# [TASK INSTRUCTIONS]
From the data that follows, print exactly the lines starting at the one containing "What build123d script" and ending at the one containing "from math import atan2, cos, degrees, hypot, radians, sin"; include both of them and nothing more.

# [RECORD LIST]
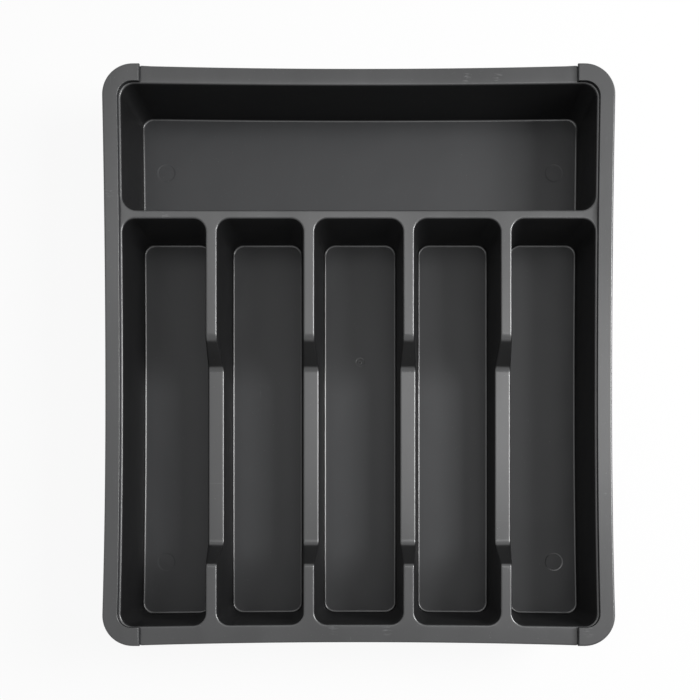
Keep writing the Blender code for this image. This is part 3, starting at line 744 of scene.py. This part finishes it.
* * *
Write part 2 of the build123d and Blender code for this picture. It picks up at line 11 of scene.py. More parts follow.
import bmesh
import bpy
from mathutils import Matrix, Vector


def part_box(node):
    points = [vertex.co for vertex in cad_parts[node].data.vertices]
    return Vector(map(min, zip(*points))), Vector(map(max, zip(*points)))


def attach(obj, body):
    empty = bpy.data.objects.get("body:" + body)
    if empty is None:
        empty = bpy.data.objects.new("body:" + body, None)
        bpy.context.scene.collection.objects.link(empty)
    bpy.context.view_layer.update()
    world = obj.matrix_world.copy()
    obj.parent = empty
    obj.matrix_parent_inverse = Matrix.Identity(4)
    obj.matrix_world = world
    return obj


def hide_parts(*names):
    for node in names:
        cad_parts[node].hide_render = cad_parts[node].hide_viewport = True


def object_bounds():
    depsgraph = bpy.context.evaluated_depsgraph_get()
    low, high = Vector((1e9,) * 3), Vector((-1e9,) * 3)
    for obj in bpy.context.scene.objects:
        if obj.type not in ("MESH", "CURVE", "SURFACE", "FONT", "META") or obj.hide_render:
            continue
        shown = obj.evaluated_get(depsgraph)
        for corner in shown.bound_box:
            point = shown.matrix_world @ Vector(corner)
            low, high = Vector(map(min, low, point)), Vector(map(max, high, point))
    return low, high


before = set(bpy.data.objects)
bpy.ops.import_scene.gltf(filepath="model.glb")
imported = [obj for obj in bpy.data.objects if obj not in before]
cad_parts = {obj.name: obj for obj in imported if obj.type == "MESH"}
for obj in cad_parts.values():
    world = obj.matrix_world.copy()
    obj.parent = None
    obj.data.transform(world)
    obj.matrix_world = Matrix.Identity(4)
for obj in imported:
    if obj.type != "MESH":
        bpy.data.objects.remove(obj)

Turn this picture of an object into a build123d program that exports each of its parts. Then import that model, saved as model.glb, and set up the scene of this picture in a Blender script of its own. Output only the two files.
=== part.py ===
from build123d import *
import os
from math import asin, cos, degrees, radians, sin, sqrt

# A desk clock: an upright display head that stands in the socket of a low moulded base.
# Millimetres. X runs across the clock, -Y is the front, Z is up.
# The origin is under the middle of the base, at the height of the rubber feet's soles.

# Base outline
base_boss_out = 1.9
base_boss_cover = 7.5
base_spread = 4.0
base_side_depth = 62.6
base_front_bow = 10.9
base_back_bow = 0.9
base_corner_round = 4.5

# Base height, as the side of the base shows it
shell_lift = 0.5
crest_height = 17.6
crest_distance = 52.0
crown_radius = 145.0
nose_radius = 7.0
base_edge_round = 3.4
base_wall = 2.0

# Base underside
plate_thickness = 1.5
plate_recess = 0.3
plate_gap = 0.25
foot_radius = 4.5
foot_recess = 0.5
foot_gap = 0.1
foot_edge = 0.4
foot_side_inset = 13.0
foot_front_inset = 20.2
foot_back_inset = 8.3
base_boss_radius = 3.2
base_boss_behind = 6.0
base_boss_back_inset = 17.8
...
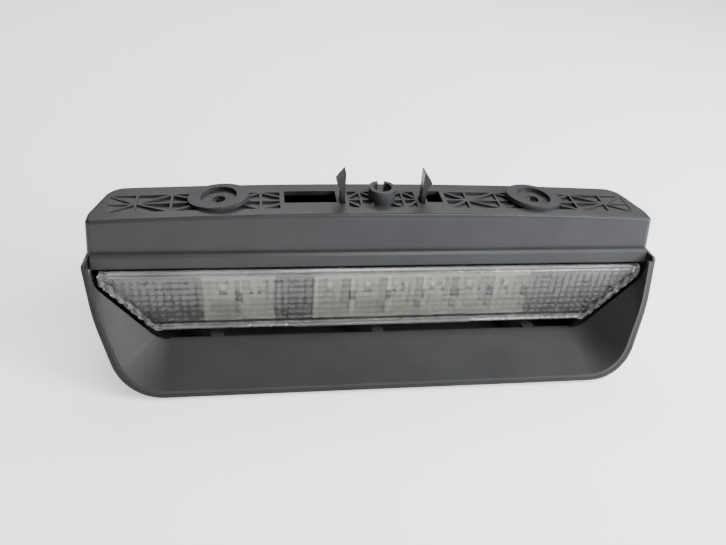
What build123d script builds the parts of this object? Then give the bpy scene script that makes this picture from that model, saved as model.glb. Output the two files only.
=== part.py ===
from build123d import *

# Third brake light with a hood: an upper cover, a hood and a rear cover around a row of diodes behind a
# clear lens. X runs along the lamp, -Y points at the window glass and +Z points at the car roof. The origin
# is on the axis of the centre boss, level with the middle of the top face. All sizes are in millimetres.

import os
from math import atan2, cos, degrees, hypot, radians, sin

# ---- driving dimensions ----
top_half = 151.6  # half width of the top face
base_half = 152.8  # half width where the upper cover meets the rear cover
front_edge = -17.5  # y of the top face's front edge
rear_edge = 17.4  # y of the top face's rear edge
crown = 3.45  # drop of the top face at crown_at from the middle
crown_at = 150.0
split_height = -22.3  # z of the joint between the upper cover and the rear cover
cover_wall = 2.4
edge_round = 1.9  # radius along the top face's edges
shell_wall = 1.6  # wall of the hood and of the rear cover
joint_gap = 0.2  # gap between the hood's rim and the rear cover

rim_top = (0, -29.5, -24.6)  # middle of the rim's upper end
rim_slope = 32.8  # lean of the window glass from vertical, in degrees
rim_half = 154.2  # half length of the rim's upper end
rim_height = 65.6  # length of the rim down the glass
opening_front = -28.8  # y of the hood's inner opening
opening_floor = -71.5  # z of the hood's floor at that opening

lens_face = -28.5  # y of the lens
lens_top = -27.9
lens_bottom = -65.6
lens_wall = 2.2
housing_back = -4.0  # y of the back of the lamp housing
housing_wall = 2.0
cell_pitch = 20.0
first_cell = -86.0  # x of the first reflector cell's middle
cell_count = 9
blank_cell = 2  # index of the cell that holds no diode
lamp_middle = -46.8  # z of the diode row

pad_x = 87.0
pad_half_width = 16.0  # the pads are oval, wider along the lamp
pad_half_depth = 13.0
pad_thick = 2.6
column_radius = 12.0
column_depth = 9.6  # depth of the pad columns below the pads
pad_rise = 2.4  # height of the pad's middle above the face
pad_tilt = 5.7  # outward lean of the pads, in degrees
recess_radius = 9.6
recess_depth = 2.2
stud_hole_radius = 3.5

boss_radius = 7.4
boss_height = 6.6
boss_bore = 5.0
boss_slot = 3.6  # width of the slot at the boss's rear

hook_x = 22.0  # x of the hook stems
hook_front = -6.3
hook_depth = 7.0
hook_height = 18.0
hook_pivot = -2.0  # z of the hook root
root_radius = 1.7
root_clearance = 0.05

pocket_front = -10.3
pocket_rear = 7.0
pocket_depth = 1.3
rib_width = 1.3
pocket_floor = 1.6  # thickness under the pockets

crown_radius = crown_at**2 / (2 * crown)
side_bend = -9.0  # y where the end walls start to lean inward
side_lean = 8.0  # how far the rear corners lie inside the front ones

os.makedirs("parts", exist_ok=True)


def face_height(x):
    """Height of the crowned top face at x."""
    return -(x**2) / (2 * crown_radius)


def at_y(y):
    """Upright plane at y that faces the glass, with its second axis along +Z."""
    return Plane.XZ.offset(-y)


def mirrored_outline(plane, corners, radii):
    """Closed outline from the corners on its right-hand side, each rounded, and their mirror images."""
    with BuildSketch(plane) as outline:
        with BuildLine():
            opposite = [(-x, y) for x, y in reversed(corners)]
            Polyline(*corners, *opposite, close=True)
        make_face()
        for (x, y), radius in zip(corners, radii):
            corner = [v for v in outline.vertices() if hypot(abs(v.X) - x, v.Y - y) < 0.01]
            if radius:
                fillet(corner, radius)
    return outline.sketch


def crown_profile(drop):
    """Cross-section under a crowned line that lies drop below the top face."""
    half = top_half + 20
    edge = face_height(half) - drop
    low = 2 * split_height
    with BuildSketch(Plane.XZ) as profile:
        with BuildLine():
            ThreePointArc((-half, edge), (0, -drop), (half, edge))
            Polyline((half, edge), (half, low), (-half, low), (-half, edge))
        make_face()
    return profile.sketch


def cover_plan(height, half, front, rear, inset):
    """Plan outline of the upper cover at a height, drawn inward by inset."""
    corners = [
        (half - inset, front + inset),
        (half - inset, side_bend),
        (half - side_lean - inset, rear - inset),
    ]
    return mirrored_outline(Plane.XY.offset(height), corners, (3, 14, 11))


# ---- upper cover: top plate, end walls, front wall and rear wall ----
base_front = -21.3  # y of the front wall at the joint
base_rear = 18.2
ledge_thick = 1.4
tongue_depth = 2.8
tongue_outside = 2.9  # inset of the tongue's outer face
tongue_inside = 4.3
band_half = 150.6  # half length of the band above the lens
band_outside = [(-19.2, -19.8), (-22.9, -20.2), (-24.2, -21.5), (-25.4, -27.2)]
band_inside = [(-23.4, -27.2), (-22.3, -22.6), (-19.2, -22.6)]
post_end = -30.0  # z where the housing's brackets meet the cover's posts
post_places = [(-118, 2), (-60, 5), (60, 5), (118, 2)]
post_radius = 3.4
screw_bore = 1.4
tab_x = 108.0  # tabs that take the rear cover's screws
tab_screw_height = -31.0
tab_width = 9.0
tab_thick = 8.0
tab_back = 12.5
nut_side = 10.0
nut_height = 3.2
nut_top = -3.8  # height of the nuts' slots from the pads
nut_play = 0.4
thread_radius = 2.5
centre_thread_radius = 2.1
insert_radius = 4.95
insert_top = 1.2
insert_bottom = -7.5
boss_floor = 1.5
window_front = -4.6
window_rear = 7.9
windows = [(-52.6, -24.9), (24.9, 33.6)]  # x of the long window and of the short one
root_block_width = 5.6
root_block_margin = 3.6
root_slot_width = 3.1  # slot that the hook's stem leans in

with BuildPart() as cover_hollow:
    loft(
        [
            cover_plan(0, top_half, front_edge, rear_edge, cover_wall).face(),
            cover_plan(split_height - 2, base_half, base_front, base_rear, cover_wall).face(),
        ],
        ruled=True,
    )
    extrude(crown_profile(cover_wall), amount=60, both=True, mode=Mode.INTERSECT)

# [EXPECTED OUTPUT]
What build123d script builds the parts of this object? Then give the bpy scene script that makes this picture from that model, saved as model.glb. Output the two files only.
=== part.py ===
from build123d import *

# Third brake light with a hood: an upper cover, a hood and a rear cover around a row of diodes behind a
# clear lens. X runs along the lamp, -Y points at the window glass and +Z points at the car roof. The origin
# is on the axis of the centre boss, level with the middle of the top face. All sizes are in millimetres.

import os
from math import atan2, cos, degrees, hypot, radians, sin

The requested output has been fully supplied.